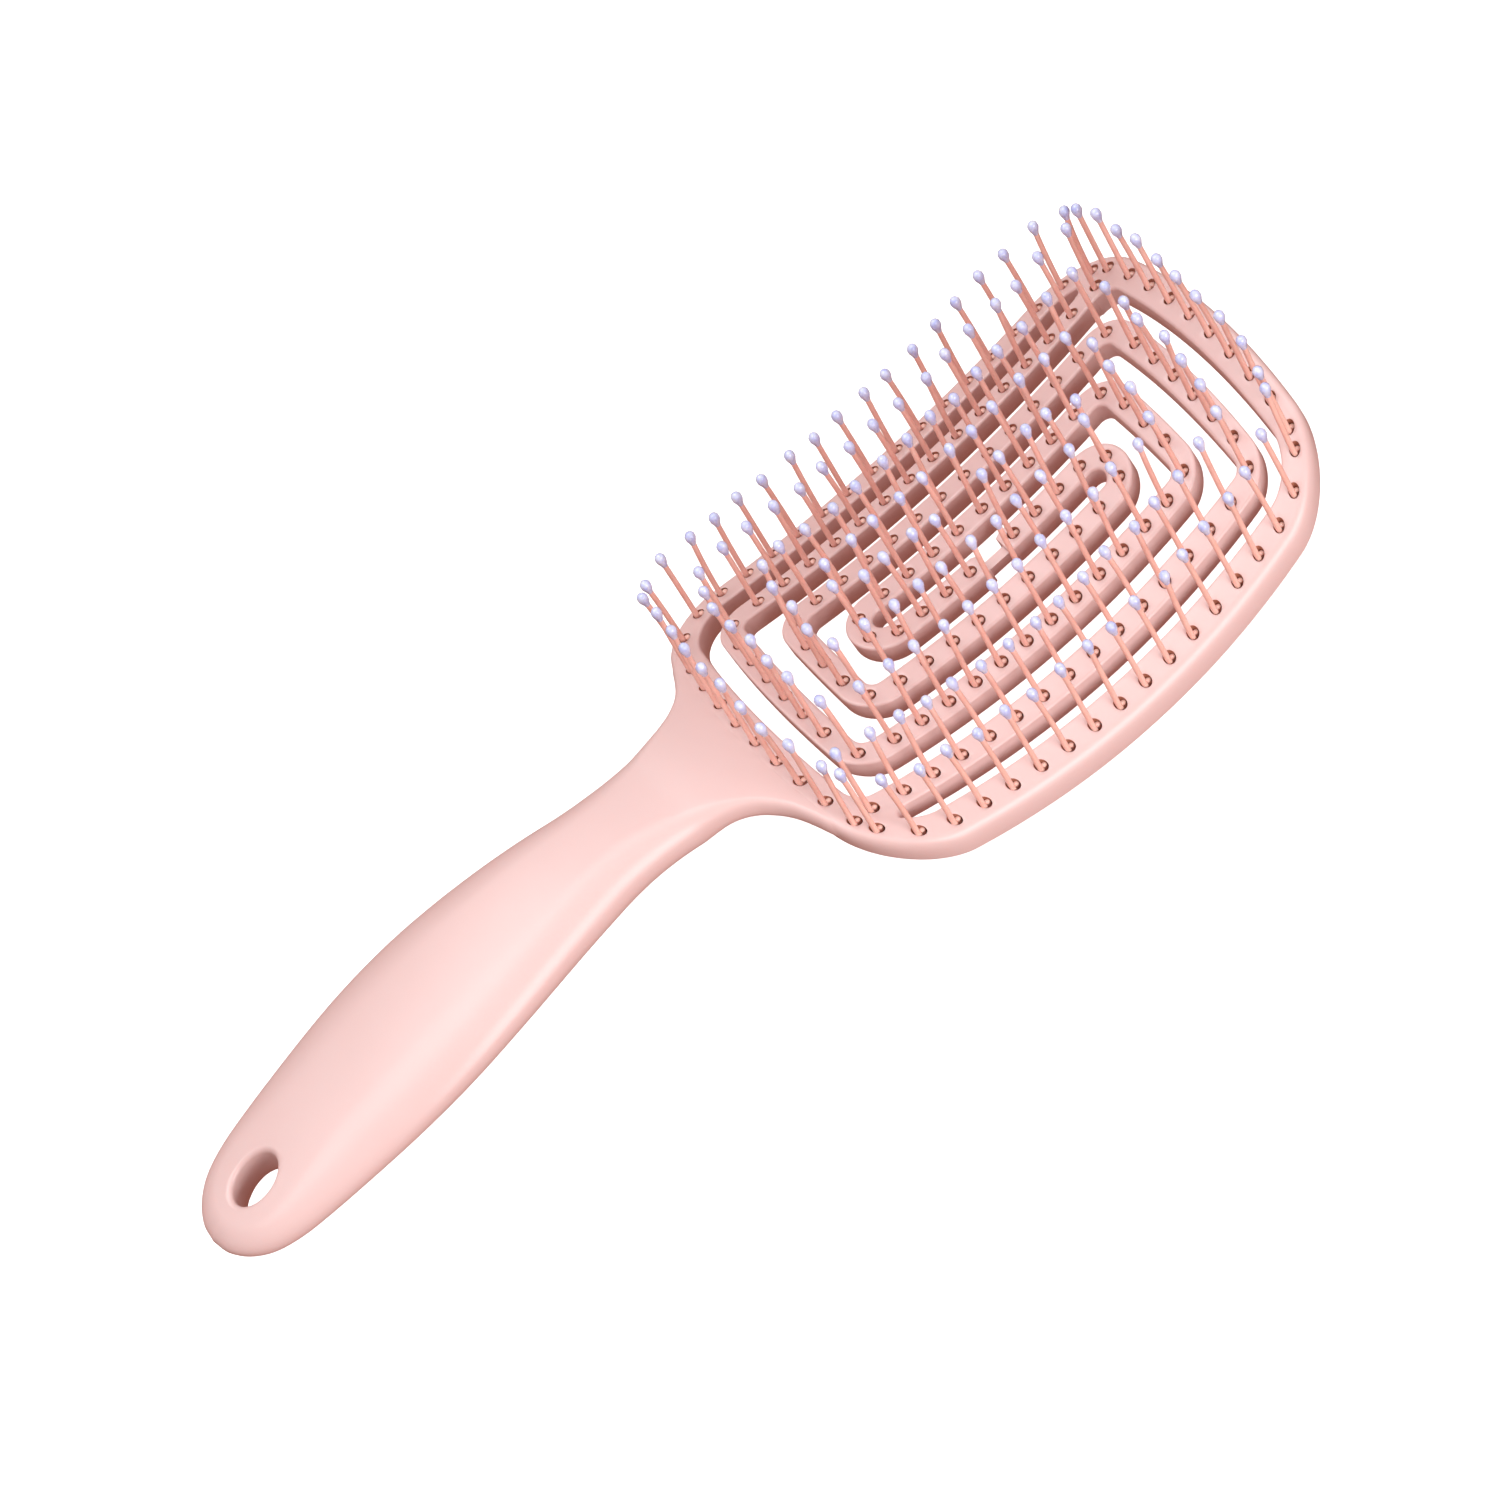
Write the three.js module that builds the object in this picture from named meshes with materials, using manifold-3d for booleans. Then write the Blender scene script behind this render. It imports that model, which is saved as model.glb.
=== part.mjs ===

--

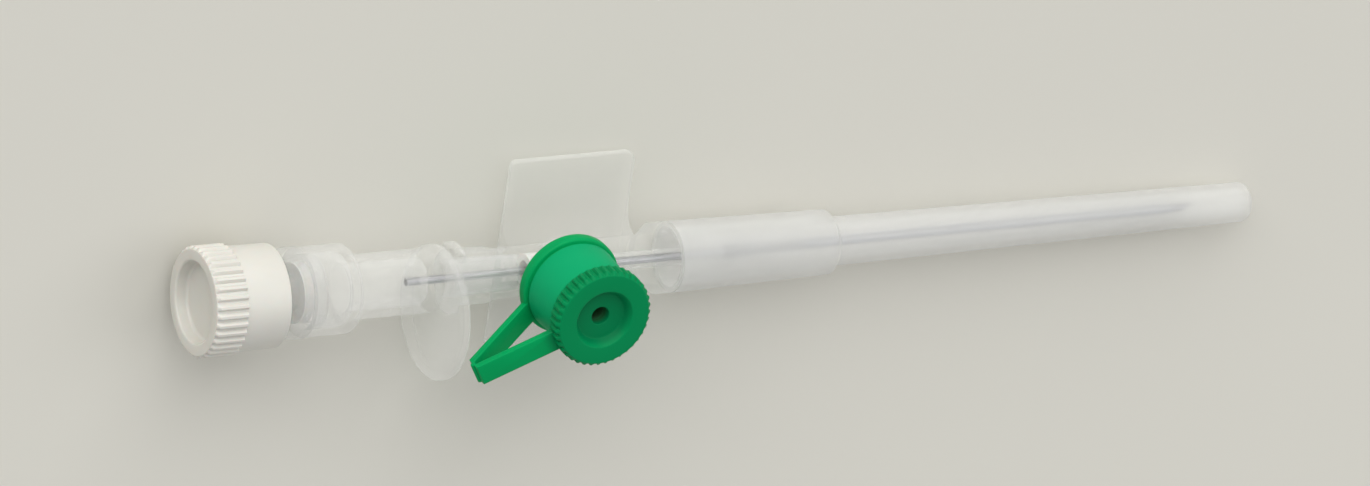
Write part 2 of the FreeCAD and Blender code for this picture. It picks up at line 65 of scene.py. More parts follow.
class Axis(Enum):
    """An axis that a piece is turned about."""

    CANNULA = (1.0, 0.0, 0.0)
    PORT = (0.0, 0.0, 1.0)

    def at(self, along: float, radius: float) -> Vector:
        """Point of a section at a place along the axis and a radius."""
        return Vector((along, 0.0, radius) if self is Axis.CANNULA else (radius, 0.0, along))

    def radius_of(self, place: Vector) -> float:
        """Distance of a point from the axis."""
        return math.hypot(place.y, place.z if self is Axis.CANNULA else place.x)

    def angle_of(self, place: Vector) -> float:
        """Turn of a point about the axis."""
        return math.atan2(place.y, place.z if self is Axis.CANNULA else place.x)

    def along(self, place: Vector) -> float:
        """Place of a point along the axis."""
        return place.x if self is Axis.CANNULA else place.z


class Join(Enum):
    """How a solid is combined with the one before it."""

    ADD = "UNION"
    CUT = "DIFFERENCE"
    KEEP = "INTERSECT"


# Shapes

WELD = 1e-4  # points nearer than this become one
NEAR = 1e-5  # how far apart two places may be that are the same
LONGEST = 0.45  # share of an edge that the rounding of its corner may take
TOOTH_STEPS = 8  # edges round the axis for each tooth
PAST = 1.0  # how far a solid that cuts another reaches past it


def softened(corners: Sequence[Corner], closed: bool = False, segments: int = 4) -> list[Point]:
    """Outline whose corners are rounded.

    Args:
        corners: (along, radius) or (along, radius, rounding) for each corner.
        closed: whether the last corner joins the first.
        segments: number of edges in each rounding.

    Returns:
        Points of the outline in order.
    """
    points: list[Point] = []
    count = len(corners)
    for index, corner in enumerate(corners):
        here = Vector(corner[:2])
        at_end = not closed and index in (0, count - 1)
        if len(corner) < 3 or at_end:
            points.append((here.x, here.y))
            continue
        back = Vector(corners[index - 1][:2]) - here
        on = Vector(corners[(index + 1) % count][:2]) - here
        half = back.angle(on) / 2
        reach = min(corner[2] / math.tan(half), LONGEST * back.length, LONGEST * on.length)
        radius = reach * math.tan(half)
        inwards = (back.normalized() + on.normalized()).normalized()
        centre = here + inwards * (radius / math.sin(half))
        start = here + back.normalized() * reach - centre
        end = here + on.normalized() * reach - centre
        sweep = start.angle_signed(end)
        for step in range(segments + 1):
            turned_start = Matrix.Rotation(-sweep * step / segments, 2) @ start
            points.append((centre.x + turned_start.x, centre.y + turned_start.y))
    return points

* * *

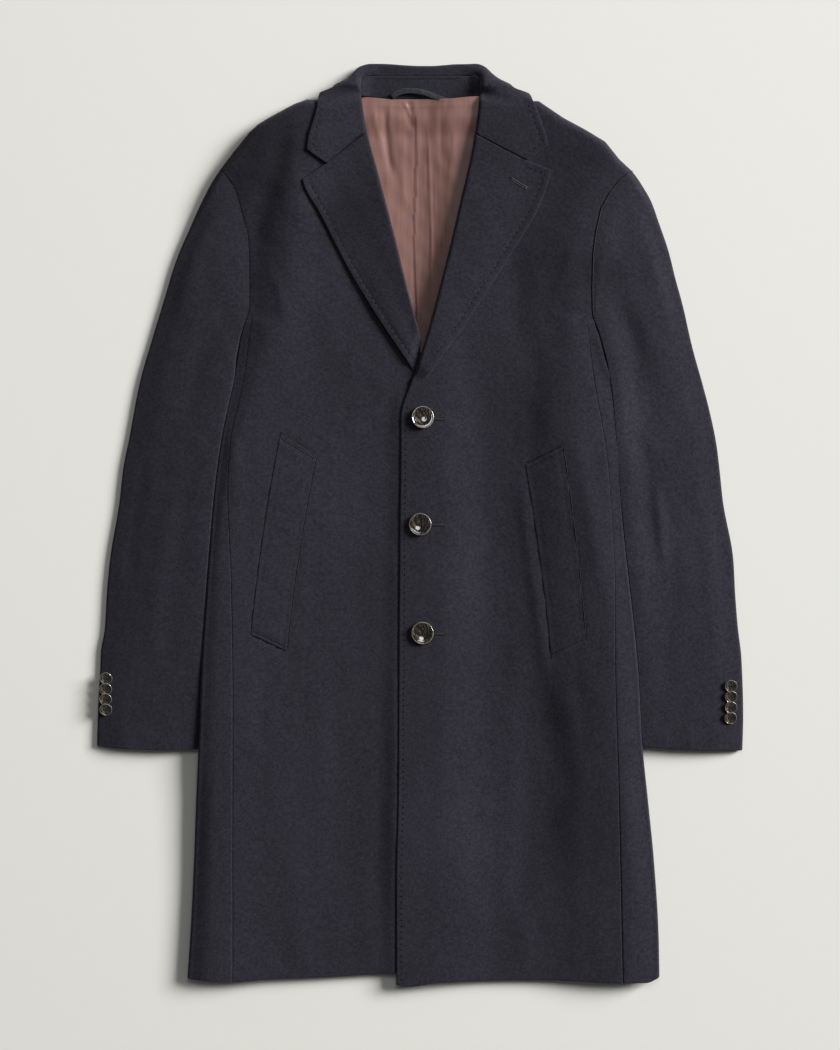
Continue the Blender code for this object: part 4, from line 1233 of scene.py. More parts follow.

### To do
Output the section opening with the line that has "Write part 2" and closing with the line that has "PORT = (0.0, 0.0, 1.0)". Keep both end lines and leave out the rest.

### Task response
Write part 2 of the FreeCAD and Blender code for this picture. It picks up at line 65 of scene.py. More parts follow.
class Axis(Enum):
    """An axis that a piece is turned about."""

    CANNULA = (1.0, 0.0, 0.0)
    PORT = (0.0, 0.0, 1.0)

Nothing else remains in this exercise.